There’s Someone Inside Your House set in rural Osborne, an insular community shocked by the film’s opening-scene murder of football player Jackson Pace (Markian Tarasiuk). The photos strewn around Jackson’s dead body and texted to everyone in town reveal an ugly secret: He once beat up teammate Caleb Greeley (Burkely Duffield) in a hazing ritual gone too far. Some people point fingers at Caleb for Jackson’s death, while others, like those Jackson harassed and abused for years, feel a sense of grim satisfaction.
Hovering on the outside of those reactions is new-to-town Makani Young (Sydney Park), who left her parents in Hawaii to live with her grandmother in Osborne. She didn’t know Jackson very well, but she sees how his death fails to faze her friends: outspoken Alex (Asjha Cooper), sensitive Rodrigo (Diego Josef), space-obsessed Darby (Jesse LaTourette), and irresponsible Zach (Dale Whibley). They don’t really care that Jackson is dead (“Fuck these reactive people!” Darby says of her former bully), but they’re curious who could have done it. And they’re quick to point fingers at classmate Ollie Larsson (Théodore Pellerin), who they describe as an “all-in-black school-shooter style icon,” and casually label a sociopath.
No one seems to catch the longing eyes Makani and Ollie are making at each other, because Makani’s friends are too busy doing what teenagers in all horror movies do. They hook up, they party, they miss the killer in their midst, and then they start dying. So it goes in There’s Someone Inside Your House, same as it ever was.
On the good side of things are Park and Pellerin, who give the film’s most naturalistic performances as Makani and Ollie. A secret make-out session in a parked car has more thrills than any of the film’s murder sequences because of Park and Pellerin’s oppositional chemistry, which brings to mind the doomed J.D. and Veronica from Heathers. Less successful is William Arnold’s production design, in particular the prevalence of secret-revealing photographs at each murder scene. The film moves so quickly through these hundreds of printed-out images of bloody faces and burned hands that they lack impact. (At least the killer is getting good use out of their printer!)

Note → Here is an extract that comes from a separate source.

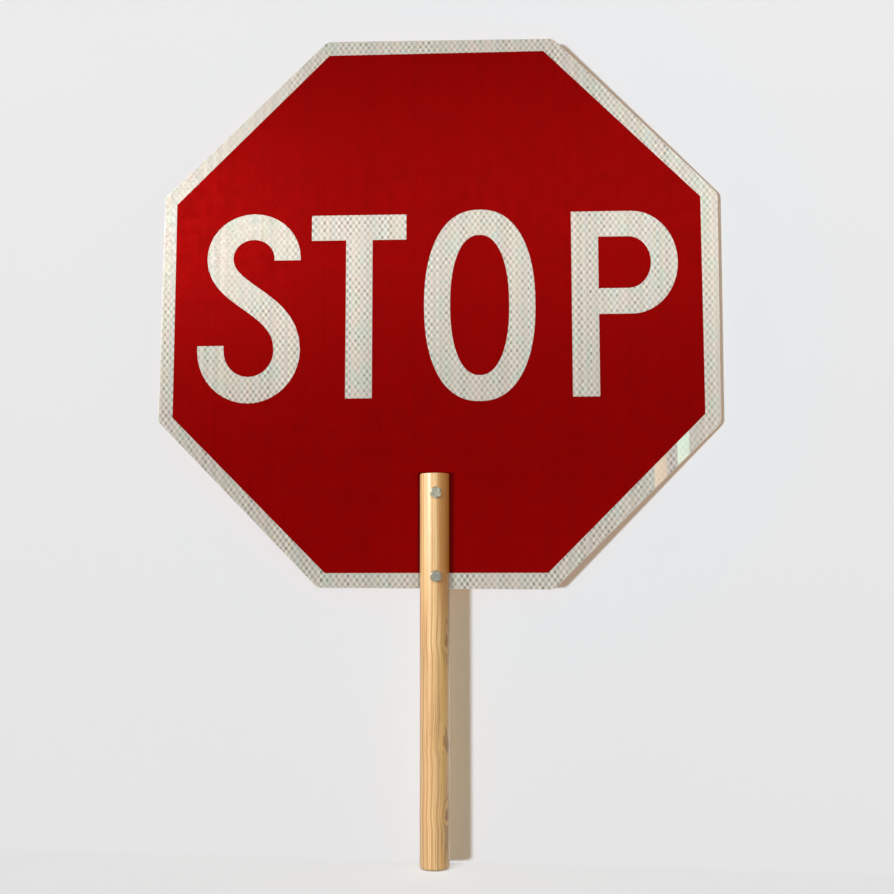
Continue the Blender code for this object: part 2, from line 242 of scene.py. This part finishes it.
def white_sheeting():
    g = Graph("white_prismatic")
    where = g.where()
    x, _, z = g.split(where)
    dark, bright = lattice(g, x, z)
    tone, band, cold = bands(g, x, *FRONT_BANDS)
    # painted coloured glints on two strips of the lower right border
    slanted = strip(g, z, *FLASH_HEIGHTS, soft=0.0025)
    mint = g.mul(slanted, strip(g, x, *MINT_FLASH))
    peach = g.mul(slanted, strip(g, x, *PEACH_FLASH))
    contrast = white_contrast(g, where, x, z, band, g.add(mint, peach))

    level = g.swing(1.0, tone, 0.14)
    level = g.sub(level, g.mul(g.mul(dark, contrast), 0.46))
    level = g.add(level, g.mul(g.mul(bright, contrast), 0.30))
    level = g.swing(level, g.noise(where, 700.0, 3.0), 0.22)
    # painted shade and shadow on the sheeting beside the handle
    level = g.mul(level, g.remap(painted_shade_by_handle(g, x, z), 0.0, 1.0, 0.6, 1.0))
    # painted light: the sheeting is painted darker on its left side and lighter on its right border
    level = g.mul(level, g.mul(g.remap(x, *LEFT_SIDE, 0.91, 1.0), g.remap(x, *RIGHT_BORDER, 1.0, 1.07)))

    hue = g.noise(g.scaled(where, (1.0, 1.0, 0.6)), 75.0, distortion=0.4)
    base = g.mix(g.remap(hue, 0.50, 0.68), CREAM, GREENISH)
    base = g.mix(g.remap(hue, 0.48, 0.32), base, PINKISH)
    base = g.mix(g.mul(g.remap(cold, 0.6, 0.9), 0.35), base, BLUISH)
    base = g.mix(mint, base, MINT)
    base = g.mix(peach, base, PEACH)

    g.bump(g.add(g.mul(dark, -0.4), g.mul(g.noise(where, 260.0, 3.0), 0.6)), SHEETING_RELIEF)
    roughness = g.spread(g.noise(where, 400.0, 3.0), 0.29, 0.37)
    return g.finish(g.shade(base, level), roughness, Metallic=0.35, Specular_IOR_Level=0.2)


def red_film():
    g = Graph("red_overlay_film")
    where = g.where()
    x, _, z = g.split(where)
    dark, bright = lattice(g, x, z)
    tone = bands(g, x, *FRONT_BANDS)[0]
    level = g.swing(1.0, tone, 0.05)
    level = g.sub(level, g.mul(dark, 0.06))
    level = g.add(level, g.mul(bright, 0.04))
    level = g.swing(level, g.noise(where, 30.0, 4.0), 0.14)
    wiped = g.noise(g.scaled(where, (170.0, 1.0, 9.0)), 1.0)
    level = g.swing(level, wiped, 0.12)
    # painted light: the film lighter towards the bottom
    level = g.mul(level, g.remap(z, *RED_LOWER, 1.09, 1.0))
    # painted shade and shadow on the film beside the handle
    level = g.mul(level, g.remap(painted_shade_by_handle(g, x, z), 0.0, 1.0, 0.38, 1.0))
    base = g.mix(g.remap(g.noise(where, 60.0, 3.0), 0.4, 0.7), RED_CLEAN, RED_WORN)
    g.bump(g.add(g.mul(g.noise(where, 180.0), 0.8), g.mul(dark, -0.2)), FILM_RELIEF)
    roughness = g.spread(g.noise(where, 90.0, 4.0), 0.29, 0.35)
    return g.finish(g.shade(base, level), roughness, Metallic=0.4, Specular_IOR_Level=0.02)


def orange_sheeting():
    g = Graph("orange_prismatic")
    where = g.where()
    x, _, z = g.split(where)
    dark, bright = lattice(g, x, z)
    tone, band = bands(g, x, *REAR_BANDS)[:2]
    contrast = g.remap(band, 0.0, 1.0, 0.4, 1.0)
    level = g.swing(1.0, tone, 0.08)
    level = g.sub(level, g.mul(g.mul(dark, contrast), 0.28))
    level = g.add(level, g.mul(g.mul(bright, contrast), 0.14))
    level = g.swing(level, g.noise(where, 900.0, 3.0), 0.08)
    base = g.mix(g.remap(g.noise(where, 60.0, 3.0), 0.4, 0.7), ORANGE, ORANGE_PALE)
    g.bump(g.add(g.mul(dark, -0.4), g.mul(g.noise(where, 260.0, 3.0), 0.6)), SHEETING_RELIEF)
    roughness = g.spread(g.noise(where, 400.0, 3.0), 0.36, 0.50)
    return g.finish(g.shade(base, level), roughness, Metallic=0.15, Specular_IOR_Level=0.25)


def black_film():
    g = Graph("black_overlay_film")
    where = g.where()
    dust = g.remap(g.noise(where, 700.0, 4.0, 0.7), 0.55, 0.8)
    colour = g.mix(g.mul(dust, 0.5), BLACK, BLACK_DUSTY)
    g.bump(g.noise(where, 180.0), FILM_RELIEF)
    roughness = g.spread(g.noise(where, 90.0, 4.0), 0.28, 0.44)
    return g.finish(colour, roughness, Specular_IOR_Level=0.4)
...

But the staging of these scenes exhibits more care than the film’s attempted critique of white privilege, which results in an altercation so soaked in Serious Statements that it forgets horror can have a little bit of fun. Plus, there are not one, but two, hazing-gone-wrong subplots here, which raises the question: Why not just add a third and call it a trend?

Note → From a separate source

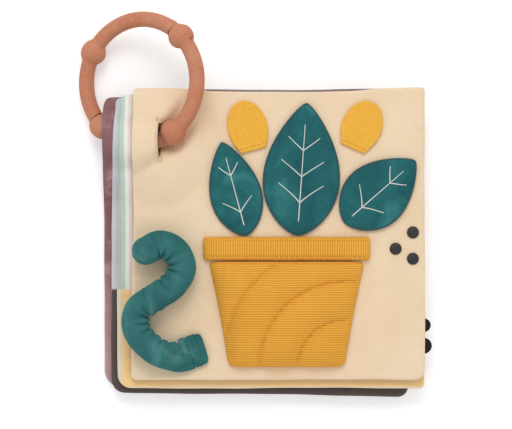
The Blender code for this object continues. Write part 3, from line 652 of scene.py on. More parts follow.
def cutGrid(card):
    # a grid cut open at the buttonhole, with each corner's plan place and its lip, -1 left and 1 right
    low, high = card["slitY"] - cloth["slitHalf"], card["slitY"] + cloth["slitHalf"]
    step = cloth["gridStep"]
    columns = spacedLines(card["left"], card["slitX"], True, False, step)
    slitColumn = len(columns) - 1
    columns += spacedLines(card["slitX"], card["right"], False, True, step)[1:]
    rows = spacedLines(card["bottom"], low, True, False, step)
    slitFirst = len(rows) - 1
    rows += spacedLines(low, high, False, False, step / 2)[1:]
    slitLast = len(rows) - 1
    rows += spacedLines(high, card["top"], False, True, step)[1:]
    bm = bmesh.new()
    bmesh.ops.create_grid(bm, x_segments=len(columns) - 1, y_segments=len(rows) - 1, size=1.0)

    def lineOf(vert):
        return (round((vert.co.x + 1) / 2 * (len(columns) - 1)), round((vert.co.y + 1) / 2 * (len(rows) - 1)))

    cut = []
    for edge in bm.edges:
        ends = [lineOf(vert) for vert in edge.verts]
        if all(column == slitColumn and slitFirst <= row <= slitLast for column, row in ends):
            cut.append(edge)
    bmesh.ops.split_edges(bm, edges=cut)
    bm.verts.index_update()
    count = len(bm.verts)
    x, y, lip = np.zeros(count), np.zeros(count), np.ones(count)
    for vert in bm.verts:
        column, row = lineOf(vert)
        x[vert.index], y[vert.index] = columns[column], rows[row]
        if column < slitColumn:
            lip[vert.index] = -1
        elif column == slitColumn:
            centre = sum(face.calc_center_median().x for face in vert.link_faces) / len(vert.link_faces)
            lip[vert.index] = -1 if centre < vert.co.x else 1
            if slitFirst < row < slitLast:
                opening = math.sqrt(1 - ((rows[row] - card["slitY"]) / cloth["slitHalf"]) ** 2)
                x[vert.index] += lip[vert.index] * cloth["slitGape"] * opening
    return bm, x, y, lip


def roundCorners(card, x, y):  # the ends of the rows are drawn in at the rounded corners
    height = y - card["bottom"]
    for index in range(len(x)):
        lowInset = [cornerInset(height[index], card["corners"][k]) for k in (0, 1)]
        highInset = [cornerInset(card["height"] - height[index], card["corners"][k]) for k in (2, 3)]
        if x[index] < card["slitX"]:
            share = (card["slitX"] - x[index]) / (card["slitX"] - card["left"])
            x[index] += max(lowInset[0], highInset[0]) * share ** 2
        else:
            share = (x[index] - card["slitX"]) / (card["right"] - card["slitX"])
            x[index] -= max(lowInset[1], highInset[1]) * share ** 6


def skinPlaces(card, x, y, lip):  # the pulled outline, and the places of the upper and the lower cloth
    finish, seed, probe = seamFinish, card["seed"], cloth["probe"]
    inset = np.maximum(edgeDistance(card, x, y), 0.0)
    half = halfThickness(card, x, y)
    x, y = pulledPlaces(card, x, y)
    farFromSlit = np.abs(x - card["slitX"]) > cloth["slitGape"] + probe
    slopeX = (clothLevel(card, x + probe, y, lip) - clothLevel(card, x - probe, y, lip)) / (2 * probe)
    slopeX = np.where(farFromSlit, slopeX, 0.0)
    slopeY = (clothLevel(card, x, y + probe, lip) - clothLevel(card, x, y - probe, lip)) / (2 * probe)
    normal = np.stack([-slopeX, -slopeY, np.ones(len(x))], 1)
    normal /= np.linalg.norm(normal, axis=1, keepdims=True)
    middle = np.stack([x, y, clothLevel(card, x, y, lip)], 1)

    fromSides = np.minimum(x - card["left"], card["right"] - x)
    along = np.where(fromSides < np.minimum(y - card["bottom"], card["top"] - y), y, x)
    waves = np.sin(along * finish["puckerWaves"][0] + seed * 5)
    waves = waves + finish["puckerShare"] * np.sin(along * finish["puckerWaves"][1] + seed)
    pucker = finish["pucker"] * np.exp(-((inset - finish["bandInset"]) / finish["bandWidth"]) ** 2) * waves
    dimple = finish["dimple"] * softNoise(x, y, finish["dimpleScale"], seed)
    dimple = dimple + finish["fineDimple"] * softNoise(x, y, finish["fineScale"], seed + 4)
    clear = smoothStep((slitDistance(card, x, y) - finish["clearFrom"]) / finish["clearRamp"])
    wander = np.stack([softNoise(y, x, finish["wanderScales"][0], seed),
                       softNoise(x, y, finish["wanderScales"][1], seed + 2), np.zeros(len(x))], 1)
    atEdge = smoothStep(1 - inset / finish["wanderReach"])[:, None]
    middle += wander * atEdge * finish["wander"] * clear[:, None]
    rollShare = np.clip(inset / cloth["edgeRoll"], 0.0, 1.0)
    pad = (pucker + dimple - finish["settle"]) * rollShare * clear
    tops = middle + normal * (half + np.where(clear > 0, pad, 0.0))[:, None]
    lows = middle - normal * half[:, None]
    if card is frontCard:
        share = (x - card["left"]) / card["width"]
        stretch = smoothStep((share - finish["rollFrom"]) / finish["rollFromRamp"])
        stretch = stretch * smoothStep((finish["rollTo"] - share) / finish["rollToRamp"])
        fromTop = card["top"] - y
        tops[:, 1] -= finish["roll"] * stretch * smoothStep(1 - fromTop / finish["rollFace"])
        back = smoothStep(1 - fromTop / finish["rollBack"])
        lows[:, 2] += finish["backShare"] * finish["roll"] * stretch * back
    return x, y, tops, lows


def cardSkin(name, card):  # one closed skin: upper and lower cloth, the seam round them and the slit's lips
    bm, x, y, lip = cutGrid(card)
    count = len(bm.verts)
    roundCorners(card, x, y)
    x, y, tops, lows = skinPlaces(card, x, y, lip)
    for vert in bm.verts:
        vert.co = tops[vert.index]
    made = bmesh.ops.duplicate(bm, geom=wholeOf(bm))
    partner = {}
    for first, second in made["vert_map"].items():
        if isinstance(first, bmesh.types.BMVert) and first.index < count:
            partner[first] = second
    order = {vert: vert.index for vert in partner}
    for vert, copy in partner.items():
        copy.co = lows[order[vert]]
    lowerFaces = [item for item in made["geom"] if isinstance(item, bmesh.types.BMFace)]
    bmesh.ops.reverse_faces(bm, faces=lowerFaces)
    for face in lowerFaces:
        face.material_index = 1
    rims = [edge for edge in bm.edges if edge.is_boundary]

    def atSlit(edge):
        ends = [order[vert] for vert in edge.verts if vert in order]
        beside = all(abs(x[k] - card["slitX"]) < 2 * cloth["slitGape"] for k in ends)
        return len(ends) == 2 and beside and all(
            abs(y[k] - card["slitY"]) < cloth["slitHalf"] + 2 * cloth["probe"] for k in ends)

    slitUpper = [edge for edge in rims if atSlit(edge)]
    slitKeys = {frozenset(partner[vert] for vert in edge.verts) for edge in slitUpper}
    slitLower = [edge for edge in rims if frozenset(edge.verts) in slitKeys]
    slitEdges = set(slitUpper) | set(slitLower)
    bmesh.ops.bridge_loops(bm, edges=[edge for edge in rims if edge not in slitEdges])
    for face in bm.faces:
        if len({vert in order for vert in face.verts}) == 2:
            face.material_index = 2
    made = bmesh.ops.bridge_loops(bm, edges=slitUpper + slitLower)
    for face in made["faces"]:
        face.material_index = 0
    bmesh.ops.recalc_face_normals(bm, faces=bm.faces)
    return toObject(bm, name, card["faces"])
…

“I have watched a lot of true crime,” sniffs student council president Katie Koons (Sarah Dugdale) when the murders start happening, and that statement applies to There’s Someone Inside Your House on a grander scale. This is a film crafted by people who are aware of the genre’s tropes, but unaware of how to put a unique spin on them. The result is that the film never fully transcends the level of “put on in the background while decorating for Halloween” movie. When will the next great slasher film arrive? When will someone dare to be as inventive or as gruesome as this genre requires? There’s Someone Inside Your House will keep people waiting.
There’s Someone Inside Your House is streaming on Netflix starting Oct. 6, 2021.